Según la teoría psicológica de Carl G. Jung, por una parte la psique del varón manifiesta una tendencia compensatoria inconsciente que es femenina y que denominó anima e, inversamente, la psique de la mujer manifiesta una tendencia compensatoria masculina que denominó animus. Ahora bien, el anima se caracteriza por ser un patrón de comportamiento “erótico” o, si se quiere, “afectivo”, mientras que el animus es un patrón de comportamiento “racional”. En otras palabras, la psique consciente de los varones es más racional y, por ello, su inconsciente es más afectivo, y lo inverso es válido respecto de la mujer. Es evidente que este planteo es esquemático y que solo pretende mostrar una orientación muy general. Pero, desde este punto de vista, como nuestra cultura es predominantemente masculina, es pensable que se haya construido más sobre la razón (logos) y sobre la ley que sobre la afectividad.

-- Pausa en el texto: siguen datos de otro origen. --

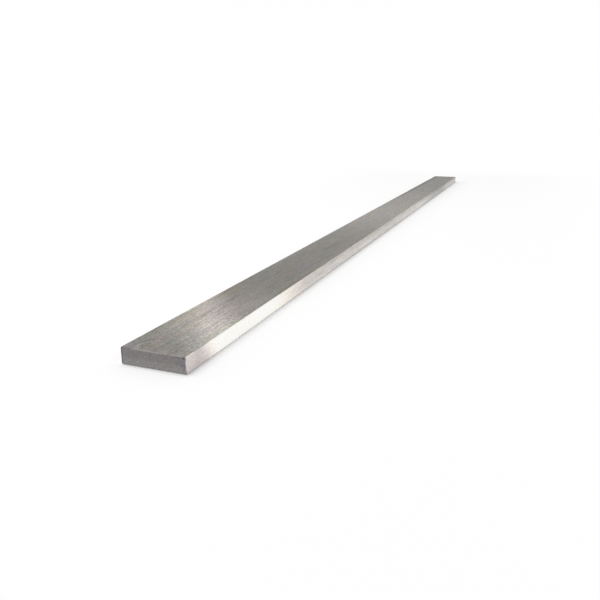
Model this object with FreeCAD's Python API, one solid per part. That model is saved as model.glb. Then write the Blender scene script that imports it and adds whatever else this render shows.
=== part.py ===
# One length of metal flat bar: a hot-rolled and pickled steel bar with small rolled corners,
# cropped to length in a bar shear. It is one piece of stock, so it is one solid.
#
# Frame: +X runs along the bar, +Y across its width and +Z up through its thickness.
# The origin is at the middle of the broad face that the bar lies on. Sizes are in millimetres.

import FreeCAD, Part
import math
import os

# The stock
length = 1000.0
width = 40.0
thickness = 10.0
rolled_corner_radius = 0.8  # left by the finishing pass along all four long edges

# The sheared ends: the blade first rounds the edge it enters by, then burnishes a land
# square to the bar, and the rest of the thickness tears away at a slight slope.
die_roll_reach = 1.5  # how far the rounding runs back along the broad face
die_roll_height = 0.8  # how far it climbs up the end
land_height = 3.4  # the burnished band above the rounding
tear_setback = 0.35  # how far the torn band has fallen back at the far edge
end_corner_radius = 0.4  # the four upright corners of the cut ends

# Spare material that the cutting profiles have beyond the bar on every side
cutting_margin = 5.0

up = FreeCAD.Vector(0, 0, 1)
along = FreeCAD.Vector(1, 0, 0)
across = FreeCAD.Vector(0, 1, 0)


def rounded_rectangle(low, high, radius, place):
    """A closed face: a rectangle from corner low to corner high with its four corners rounded.

    place turns the profile's own two coordinates into a point in space.
    """
    (a0, b0), (a1, b1) = low, high
    half_diagonal = radius * (1 - math.sqrt(0.5))
    corners = [
        # first tangent point, middle of the arc, second tangent point
        ((a1 - radius, b0), (a1 - half_diagonal, b0 + half_diagonal), (a1, b0 + radius)),
        ((a1, b1 - radius), (a1 - half_diagonal, b1 - half_diagonal), (a1 - radius, b1)),
        ((a0 + radius, b1), (a0 + half_diagonal, b1 - half_diagonal), (a0, b1 - radius)),
        ((a0, b0 + radius), (a0 + half_diagonal, b0 + half_diagonal), (a0 + radius, b0)),
    ]
    edges = []
    for corner, following in zip(corners, corners[1:] + corners[:1]):
        start, middle, end = (place(*point) for point in corner)
        edges.append(Part.Arc(start, middle, end).toShape())
        edges.append(Part.LineSegment(end, place(*following[0])).toShape())
    return Part.Face(Part.Wire(edges))


def rolled_stock():
    """The bar as it leaves the rolls: its section carried along the whole length."""
    section = rounded_rectangle(
        (-width / 2, 0),
        (width / 2, thickness),
        rolled_corner_radius,
        lambda y, z: FreeCAD.Vector(-length / 2, y, z),
    )
    return section.extrude(along * length)


def turned_end_for_end(point):
    """The same point of the other end: the two cuts are a half turn about Y apart."""
    return FreeCAD.Vector(-point.x, point.y, thickness - point.z)


def near_end_points():
    """The corners of the cut at the -X end, seen from the side, from the floor upwards."""
    face_y = -width / 2 - cutting_margin
    end = -length / 2
    return [
        FreeCAD.Vector(end + die_roll_reach, face_y, 0),
        FreeCAD.Vector(end, face_y, die_roll_height),
        FreeCAD.Vector(end, face_y, die_roll_height + land_height),
        FreeCAD.Vector(end + tear_setback, face_y, thickness),
    ]


def die_roll(start, end):
    """A quarter of an ellipse that leaves the broad face at start and meets the land at end."""
    curve = Part.BezierCurve()
    curve.setPoles([start, FreeCAD.Vector(end.x, start.y, start.z), end])
    curve.setWeight(2, math.sqrt(0.5))
    return curve.toShape()


def shear_profile():
    """The bar's outline from the side, with both cut ends, as a solid wider than the bar."""
    near = near_end_points()
    far = [turned_end_for_end(point) for point in near]
    edges = []
    for points, other in ((near, far), (far, near)):
        roll_start, land_start, land_end, torn_edge = points
        edges.append(die_roll(roll_start, land_start))
        edges.append(Part.LineSegment(land_start, land_end).toShape())
        edges.append(Part.LineSegment(land_end, torn_edge).toShape())
        edges.append(Part.LineSegment(torn_edge, other[0]).toShape())
    outline = Part.Wire(Part.__sortEdges__(edges))
    return Part.Face(outline).extrude(across * (width + 2 * cutting_margin))


def plan_profile():
    """The bar's outline from above, with its upright end corners rounded, as a tall solid."""
    outline = rounded_rectangle(
        (-length / 2, -width / 2),
        (length / 2, width / 2),
        end_corner_radius,
        lambda x, y: FreeCAD.Vector(x, y, -cutting_margin),
    )
    return outline.extrude(up * (thickness + 2 * cutting_margin))


def flat_bar():
    """The finished bar: rolled stock, kept only where both cutting profiles allow it."""
    return rolled_stock().common(shear_profile()).common(plan_profile())


def export(shape, node):
    """Writes one node's solid, after making sure that it is a single closed one."""
    solid = shape.Solids[0]
    assert len(shape.Solids) == 1 and solid.isValid(), node
    solid.exportStep(os.path.join("parts", node + ".step"))
    box = solid.BoundBox
    print(node, "volume %.1f mm3" % solid.Volume, "faces", len(solid.Faces))
    print("box", box.XMin, box.YMin, box.ZMin, "to", box.XMax, box.YMax, box.ZMax)


os.makedirs("parts", exist_ok=True)
export(flat_bar(), "flat_bar")
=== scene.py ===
import math

import bmesh
import bpy
import numpy as np
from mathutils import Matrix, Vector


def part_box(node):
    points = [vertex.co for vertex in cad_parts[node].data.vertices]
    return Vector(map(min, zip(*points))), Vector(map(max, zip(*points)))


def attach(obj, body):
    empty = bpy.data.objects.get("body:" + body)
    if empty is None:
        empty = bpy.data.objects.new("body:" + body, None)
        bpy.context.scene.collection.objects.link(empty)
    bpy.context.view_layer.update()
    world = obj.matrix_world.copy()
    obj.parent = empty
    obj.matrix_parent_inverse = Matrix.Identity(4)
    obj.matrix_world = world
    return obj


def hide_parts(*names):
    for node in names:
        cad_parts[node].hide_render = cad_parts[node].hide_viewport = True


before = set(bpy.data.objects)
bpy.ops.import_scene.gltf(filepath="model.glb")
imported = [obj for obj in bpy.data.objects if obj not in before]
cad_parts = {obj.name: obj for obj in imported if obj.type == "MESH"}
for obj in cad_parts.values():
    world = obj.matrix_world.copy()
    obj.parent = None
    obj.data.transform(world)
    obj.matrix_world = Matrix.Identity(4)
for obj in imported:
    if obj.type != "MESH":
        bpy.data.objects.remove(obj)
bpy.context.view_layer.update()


# The rolled bar. It is steel, hot rolled flat, annealed and pickled, and sent once more through
# finishing rolls, which leave four small rounded corners and a fine lengthwise grain. Its outline
# is carried along the bar in rings, and smaller rings close over both cut ends.
low, high = (np.array(corner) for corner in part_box("flat_bar"))
length, width, thickness = high - low
centre = (low + high) / 2
rolled_corner_radius = 0.0008
steps_up, steps_across, steps_round = 36, 156, 8


def outline():
    """One turn round the bar's outline: corner shares of shape (n, 2) and an angle of shape (n).

    It runs anticlockwise as seen from +X, as four straight runs with a quarter circle after each.
    Along a run the share goes evenly from one corner to the next and the angle stays. Round a
    quarter circle the share stays at that corner and the angle goes evenly through 90 degrees.
    """
    corners = np.array([(1, -1), (1, 1), (-1, 1), (-1, -1), (1, -1)], float)
    shares, angles = [], []
    for quarter in range(4):
        steps = steps_across if quarter % 2 else steps_up
        along_run = np.linspace(0, 1, steps, endpoint=False)[:, None]
        shares.append(corners[quarter] + (corners[quarter + 1] - corners[quarter]) * along_run)
        angles.append(np.full(steps, quarter * math.pi / 2))
        shares.append(np.tile(corners[quarter + 1], (steps_round, 1)))
        angles.append((quarter + np.linspace(0, 1, steps_round, endpoint=False)) * math.pi / 2)
    return np.concatenate(shares), np.concatenate(angles)


def section(inset):
    """Points (y, z) of the outline shrunk inwards by each inset, shape (insets, n, 2).

    A point is the corner's centre times the share, plus the corner radius times (cosine, sine) of
    the angle. The radius shrinks in step with the ring, down to the line along the middle.
    """
    shares, angles = outline()
    inset = np.asarray(inset)[:, None, None]
    radius = rolled_corner_radius * (1 - inset / (thickness / 2))
    half = np.array([width / 2, thickness / 2]) - inset
    round_part = np.stack([np.cos(angles), np.sin(angles)], -1)
    return centre[1:] + (half - radius) * shares + radius * round_part


def ripple(points, wavelength, seed, waves=28):
    """A smooth random height, about -1 to 1, at points of shape (..., dimensions).

    It is the sum of sine waves in random directions, divided by the root of half their number.
    Their lengths lie near the given wavelength, which may differ along each axis.
    """
    slower = 0.6  # makes up for random directions that are longer than 1 on the whole
    random = np.random.default_rng(seed)
    turns = random.normal(size=(waves, points.shape[-1])) / np.asarray(wavelength)
    start = random.uniform(0, 2 * math.pi, waves)
    height = np.zeros(points.shape[:-1])
    for turn, phase in zip(turns, start):
        height += np.sin(2 * math.pi * (points @ turn) * slower + phase)
    return height * math.sqrt(2 / waves)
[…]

Por cierto, quien escribe esto es un varón y por ello no pretendo legislar lo que debe hacer la mujer y mucho menos la sociedad como un todo. No obstante, me permito reflexionar sobre esta cuestión con la humildad del caso y teniendo a la vista esa afectividad quizá rudimentaria que compone mi propia vida psíquica.

¿Existe algún camino para trabajar la afectividad sin que ello implique un desmedro de la racionalidad?

En realidad toda vez que nos abocamos a cuidar de nuestra interioridad, es decir, de nuestros procesos conscientes e inconscientes, con la humilde convicción de que ello mejora nuestra relación con el prójimo, de alguna manera trabajamos en esa dirección. Porque la racionalización de nuestra cultura nos alejó de nosotros mismos, nos alejó de nuestra afectividad y, por ello, nos tornó más proclives a ser víctimas de nuestras emociones conflictivas.

Hasta que el cuidado del alma no sea parte de nuestra cultura, no podremos trabajar en profundidad nuestra afectividad y acaso rescatar una dimensión femenina colectiva. Ese camino permitirá que acaso algún día pueda comprobarse que el amor no solo puede más que la justicia sino que la torna compasiva.